Рассказывает Мэри Дести:

«1924 год. И вот она в Берлине, где в свое время имела огромный успех и где ее приветствовали как святую Айседору. Действительно, когда она исполняла свои танцы на серьезные темы, то для выражения вызванных ими чувств другого слова подобрать было невозможно.

Теперь она приехала в Берлин гораздо более опытная, более одухотворенная в своем искусстве, готовая нести дух Воскрешения и Жизни. Из-за всех страданий и переживаний, выпавших на ее долю, она в то время была очень худенькой, но немецкие критики не нашли ничего лучшего, как написать, что она толстая и старая, и выступления ее в первый и единственный раз в жизни кончились подстроенным провалом, несмотря на то что в зале было много ее старых поклонников, которые, как и раньше, неистово аплодировали».

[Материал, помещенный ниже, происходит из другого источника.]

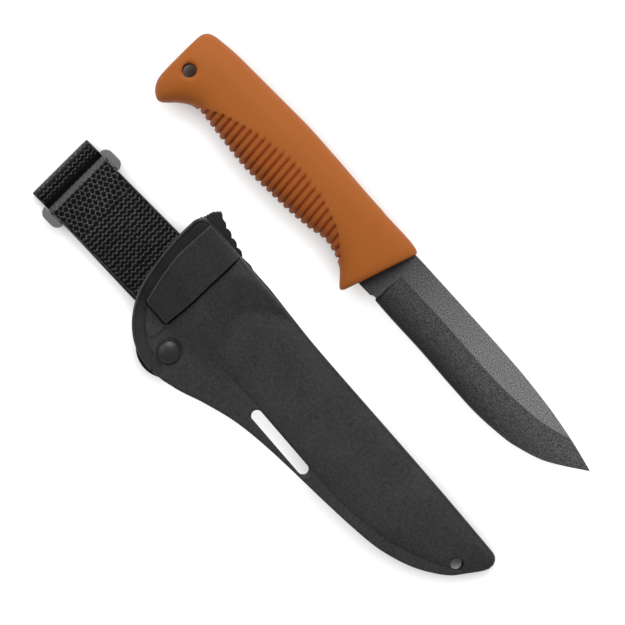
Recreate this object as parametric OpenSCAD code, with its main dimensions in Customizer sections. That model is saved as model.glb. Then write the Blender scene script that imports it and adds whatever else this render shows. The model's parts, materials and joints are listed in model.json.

И еще: «После всего пережитого прием в Берлине глубоко ее опечалил. Ее, кого раньше приветствовали так восторженно, теперь встречали как врага… На следующий день после представления ее русский менеджер сбежал со всей выручкой и оставил ее абсолютно ни с чем». Менеджер сбежал со всей выручкой на следующий день, а в день выступления исчез, пропал ее дирижер. Его заменили другим, но у танцовщицы не было времени прорепетировать».

И все-таки провала не было. Надо ли объяснять, что всего лишь были пущены в ход различные способы достижения одной цели — сорвать, провалить ее выступления. Почему? Объясняет сама Дункан:

«Здешние газеты, само собой, жутко враждебные, и пишут обо мне так, как если бы я явилась сюда, будучи нанятой вести большевистскую пропаганду, что, учитывая мое действительное положение, звучит как неудачная шутка.